The gate body shape:

{
  "candidate_policy_version": "pap-v4.0.0-rc1",
  "passed": false,
  "critical_total": 3,
  "critical_passed": 2,
  "critical_failed": 1,
  "critical_pending": 0,
  "warning_total": 1,
  "warning_failed": 0,
  "scenarios": [
    {
      "scenario_id": "...",
      "name": "Teal mug grasp failure",
      "severity": "critical",
      "baseline_episode_id": "ep-d3e1...",
      "latest_status": "fail",
    },
    ...
  ],
  "blockers": ["Critical scenario \"Teal mug grasp failure\" failed for pap-v4.0.0-rc1."],
}

HTTP 422 is the blocked response (the JSON body is identical to 200). The CLI normalizes both to exit codes; the Python helper returns the parsed body either way.

Errors

robotrace.verify raises the same typed exceptions as the rest of the SDK. See Errors for the full hierarchy.

ExceptionWhen
ConfigurationErrorMissing candidate version, or critical scenarios need a policy_callable you didn't pass
AuthErrorAPI key bad, revoked, or doesn't own a scenario / baseline
NotFoundErrorScenario / baseline / candidate episode doesn't exist
ValidationErrorServer rejected the result payload
TransportErrorNetwork failure during artifact download or result POST

What we explicitly don't ship (V0)

Mirrors the replay harness' deliberate scope cuts - see the project canvas:

  • Webhooks for external CI providers (GitHub Actions / GitLab / Buildkite integrations) - V1.
  • Hosted runner - Phase 2+. The schema already has the runner_kind plumbing.
  • Severity rollups across teams (org-wide deploy gate) - V1.
  • Auto-promote from a failed replay (replay run notices a regression and offers to lock it in) - V1.

Don'ts

  • Don't mark every scenario critical. Reserve it for failure modes you genuinely want to block deploys.
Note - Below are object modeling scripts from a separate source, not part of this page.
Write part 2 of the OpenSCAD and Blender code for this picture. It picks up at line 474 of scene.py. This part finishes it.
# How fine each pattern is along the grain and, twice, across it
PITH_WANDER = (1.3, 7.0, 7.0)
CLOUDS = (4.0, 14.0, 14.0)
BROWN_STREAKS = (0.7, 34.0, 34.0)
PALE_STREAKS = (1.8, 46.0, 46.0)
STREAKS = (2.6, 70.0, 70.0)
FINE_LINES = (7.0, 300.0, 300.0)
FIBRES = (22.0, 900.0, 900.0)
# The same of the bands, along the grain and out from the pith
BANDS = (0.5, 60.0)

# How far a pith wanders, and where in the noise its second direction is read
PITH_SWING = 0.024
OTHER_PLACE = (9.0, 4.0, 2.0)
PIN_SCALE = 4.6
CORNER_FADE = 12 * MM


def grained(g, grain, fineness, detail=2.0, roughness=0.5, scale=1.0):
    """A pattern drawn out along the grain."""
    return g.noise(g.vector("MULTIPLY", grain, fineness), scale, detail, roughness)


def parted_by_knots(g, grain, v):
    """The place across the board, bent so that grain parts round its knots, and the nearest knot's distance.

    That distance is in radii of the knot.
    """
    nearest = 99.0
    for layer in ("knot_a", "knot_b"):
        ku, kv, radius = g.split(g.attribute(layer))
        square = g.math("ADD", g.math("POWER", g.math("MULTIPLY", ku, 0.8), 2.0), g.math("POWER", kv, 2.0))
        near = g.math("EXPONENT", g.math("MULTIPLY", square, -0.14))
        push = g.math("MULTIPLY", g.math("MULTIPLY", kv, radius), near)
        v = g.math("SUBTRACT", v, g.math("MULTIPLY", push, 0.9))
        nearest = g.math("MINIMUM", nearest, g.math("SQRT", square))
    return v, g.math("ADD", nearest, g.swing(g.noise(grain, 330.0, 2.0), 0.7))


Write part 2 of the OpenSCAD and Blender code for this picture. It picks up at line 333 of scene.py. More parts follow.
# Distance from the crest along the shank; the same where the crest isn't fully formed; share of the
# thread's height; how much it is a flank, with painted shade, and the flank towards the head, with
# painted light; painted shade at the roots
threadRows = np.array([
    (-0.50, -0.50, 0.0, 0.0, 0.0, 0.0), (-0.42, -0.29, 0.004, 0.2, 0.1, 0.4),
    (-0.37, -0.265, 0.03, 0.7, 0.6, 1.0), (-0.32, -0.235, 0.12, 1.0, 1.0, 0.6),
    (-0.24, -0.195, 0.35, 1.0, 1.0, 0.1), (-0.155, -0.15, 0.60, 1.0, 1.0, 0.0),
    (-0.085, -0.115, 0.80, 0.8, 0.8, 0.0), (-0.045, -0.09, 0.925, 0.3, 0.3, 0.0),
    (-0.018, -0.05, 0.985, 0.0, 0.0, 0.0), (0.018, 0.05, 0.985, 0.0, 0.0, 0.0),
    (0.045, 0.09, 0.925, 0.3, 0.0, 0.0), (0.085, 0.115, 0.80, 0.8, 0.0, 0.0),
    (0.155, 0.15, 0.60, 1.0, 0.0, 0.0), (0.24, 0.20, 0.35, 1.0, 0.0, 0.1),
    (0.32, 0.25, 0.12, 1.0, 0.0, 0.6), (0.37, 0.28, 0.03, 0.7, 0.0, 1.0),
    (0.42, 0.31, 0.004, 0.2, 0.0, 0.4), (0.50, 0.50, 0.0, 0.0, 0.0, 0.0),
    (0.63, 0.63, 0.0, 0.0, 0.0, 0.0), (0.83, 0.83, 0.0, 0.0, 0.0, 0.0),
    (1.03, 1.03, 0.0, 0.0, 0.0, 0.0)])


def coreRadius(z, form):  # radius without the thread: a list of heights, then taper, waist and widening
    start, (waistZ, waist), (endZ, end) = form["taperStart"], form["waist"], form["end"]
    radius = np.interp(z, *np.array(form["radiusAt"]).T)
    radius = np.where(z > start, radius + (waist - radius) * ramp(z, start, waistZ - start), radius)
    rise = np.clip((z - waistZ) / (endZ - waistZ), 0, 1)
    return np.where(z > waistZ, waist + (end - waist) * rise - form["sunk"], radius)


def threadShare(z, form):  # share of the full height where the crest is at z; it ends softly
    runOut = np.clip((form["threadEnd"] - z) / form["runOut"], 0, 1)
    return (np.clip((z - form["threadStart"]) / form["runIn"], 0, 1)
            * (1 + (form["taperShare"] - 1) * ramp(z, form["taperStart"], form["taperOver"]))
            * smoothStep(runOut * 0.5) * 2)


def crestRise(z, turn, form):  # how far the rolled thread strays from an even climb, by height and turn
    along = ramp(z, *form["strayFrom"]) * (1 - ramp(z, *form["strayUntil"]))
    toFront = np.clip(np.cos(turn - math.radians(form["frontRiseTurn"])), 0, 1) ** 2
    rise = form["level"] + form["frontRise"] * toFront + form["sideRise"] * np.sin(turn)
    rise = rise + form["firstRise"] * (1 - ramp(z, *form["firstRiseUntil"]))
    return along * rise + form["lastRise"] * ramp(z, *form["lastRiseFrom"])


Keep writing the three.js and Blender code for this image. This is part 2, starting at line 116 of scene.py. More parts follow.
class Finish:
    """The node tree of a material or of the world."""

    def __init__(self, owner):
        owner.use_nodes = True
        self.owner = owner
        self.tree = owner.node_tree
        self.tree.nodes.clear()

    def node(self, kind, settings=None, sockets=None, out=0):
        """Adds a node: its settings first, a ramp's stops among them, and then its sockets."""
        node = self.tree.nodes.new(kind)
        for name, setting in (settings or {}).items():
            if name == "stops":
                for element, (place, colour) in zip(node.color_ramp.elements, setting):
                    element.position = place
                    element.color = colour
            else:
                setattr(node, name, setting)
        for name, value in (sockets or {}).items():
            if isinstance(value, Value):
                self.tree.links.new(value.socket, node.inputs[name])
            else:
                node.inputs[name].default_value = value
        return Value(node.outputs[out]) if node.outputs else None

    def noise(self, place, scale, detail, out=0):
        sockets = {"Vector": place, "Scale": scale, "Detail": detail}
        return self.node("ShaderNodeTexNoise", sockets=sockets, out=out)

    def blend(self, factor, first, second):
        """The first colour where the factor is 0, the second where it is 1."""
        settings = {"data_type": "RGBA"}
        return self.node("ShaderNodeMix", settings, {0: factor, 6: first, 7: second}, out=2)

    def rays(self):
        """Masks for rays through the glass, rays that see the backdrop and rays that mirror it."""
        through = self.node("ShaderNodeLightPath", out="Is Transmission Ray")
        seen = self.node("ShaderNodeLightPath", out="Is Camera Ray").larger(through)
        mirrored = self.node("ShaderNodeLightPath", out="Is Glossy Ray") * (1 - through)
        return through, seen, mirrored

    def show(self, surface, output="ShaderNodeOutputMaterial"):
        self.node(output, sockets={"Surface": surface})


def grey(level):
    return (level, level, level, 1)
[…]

A 30-row critical set with one pending check blocks every CI build.
  • Don't delete a baseline episode that's the baseline for an active scenario - the schema rejects the delete with ON DELETE RESTRICT so you don't accidentally orphan a gate.
  • Don't route the verify check at the end of your CI pipeline. Front-load it: deploys are cheaper to abort than to roll back.